Substitute the equation (3) in equation (2).

$\begin{array}{l}12\left(a+b\right)=36\\ a+b=3\\ b=3-a\end{array}$

Substitute $b=3-a$ in equation (3).

$\begin{array}{l}{a}^2+4{\left(3-a\right)}^2=36\\ a^2+4\left(9+a^2-6a\right)=36\\ a^2+36+4a^2-24a-36=0\\ 5a^2-24a=0\end{array}$

Simplify the quadratic equation,

$\begin{array}{l}a\left(5a-24\right)=0\\ a=0\text{ or }a=\frac{24}{5}\end{array}$

Substitute $a=0$ in $b=3-a$,

Thus, the value of b is 3.

Substitute $a=\frac{24}{5}$ in $b=3-a$.

$\begin{array}{c}b=3-\frac{24}{5}\\ =\frac{15-24}{5}\\ =\frac{-9}{5}\end{array}$

Thus, the points are $\left(0,3\right)\text{ and }\left(\frac{24}{5},\frac{-9}{5}\right)$.

Substitute $\left(0,3\right)$ for $\left(a,b\right)$ in equation (1),

$\begin{array}{l}\left(0\right)x+4y\left(3\right)=12\left(0\right)+12\left(3\right)\\ 12y=36\\ y=3\end{array}$

Thus, the equation of the tangent line to the curve passing through the point $\left(12,3\right)$ at $\left(0,3\right)$ is $y=3$.

Substitute $\left(\frac{24}{5},\frac{-9}{5}\right)$ for $\left(a,b\right)$ in equation (1).
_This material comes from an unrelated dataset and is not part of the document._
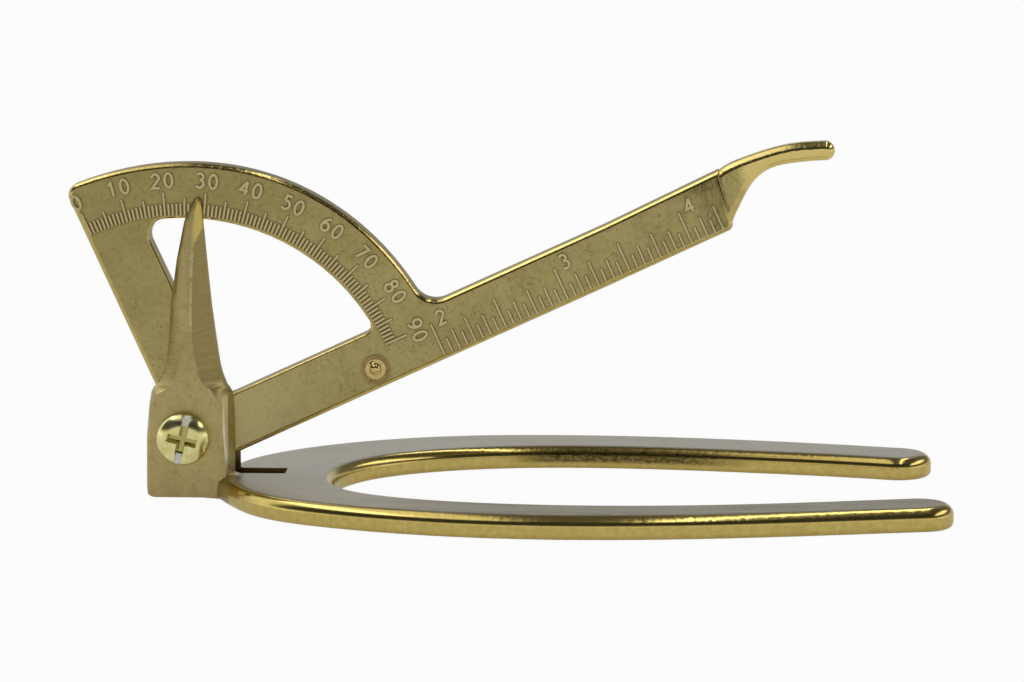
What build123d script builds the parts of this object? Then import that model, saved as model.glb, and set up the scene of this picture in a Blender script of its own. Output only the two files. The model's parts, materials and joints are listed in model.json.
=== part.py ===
"""Hoof measure: a cast brass fork with a clevis and pointer, and a hinged arm with a protractor and a rule.

The frame has +Z up and +X along the fork towards the prong tips. The origin is on the flat underside,
straight below the pivot. The arm swings in the plane Y = 0, and the reader stands on the -Y side.
"""

import os
from math import cos, radians, sin, sqrt, tan

from build123d import *

INCH = 25.4

# Fork plate, the horseshoe that lies on the sole of the hoof, hand finished and not quite even
plate_thickness = 4.4
near_heel = (5.5, -5.0)
near_side = [(8.5, -12.2), (15.3, -23.3), (29.2, -32.2), (48.0, -38.2), (68.0, -40.6), (113.0, -35.9)]
near_tip_centre = (136.6, -24.8)
near_tip_radius = 5.9
near_toe_in = 13.0
far_heel = (7.0, 5.0)
far_side = [(8.6, 10.9), (15.4, 21.2), (32.5, 33.9), (49.9, 39.9), (69.0, 41.7), (113.0, 36.8)]
far_tip_centre = (135.2, 24.3)
far_tip_radius = 6.9
far_toe_in = 16.0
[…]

$\begin{array}{l}\left(\frac{24}{5}\right)x+4y\left(\frac{-9}{5}\right)=12\left(\frac{24}{5}\right)+12\left(\frac{-9}{5}\right)\\ 24x-36y=288-108\\ 24x-36y=180\\ y=\frac{2}{3}x-5\end{array}$

Thus, the equation of the tangent line to the curve passing through the point $\left(12,3\right)$ at $\left(\frac{24}{5},\frac{-9}{5}\right)$ is $y=\frac{2}{3}x-5$.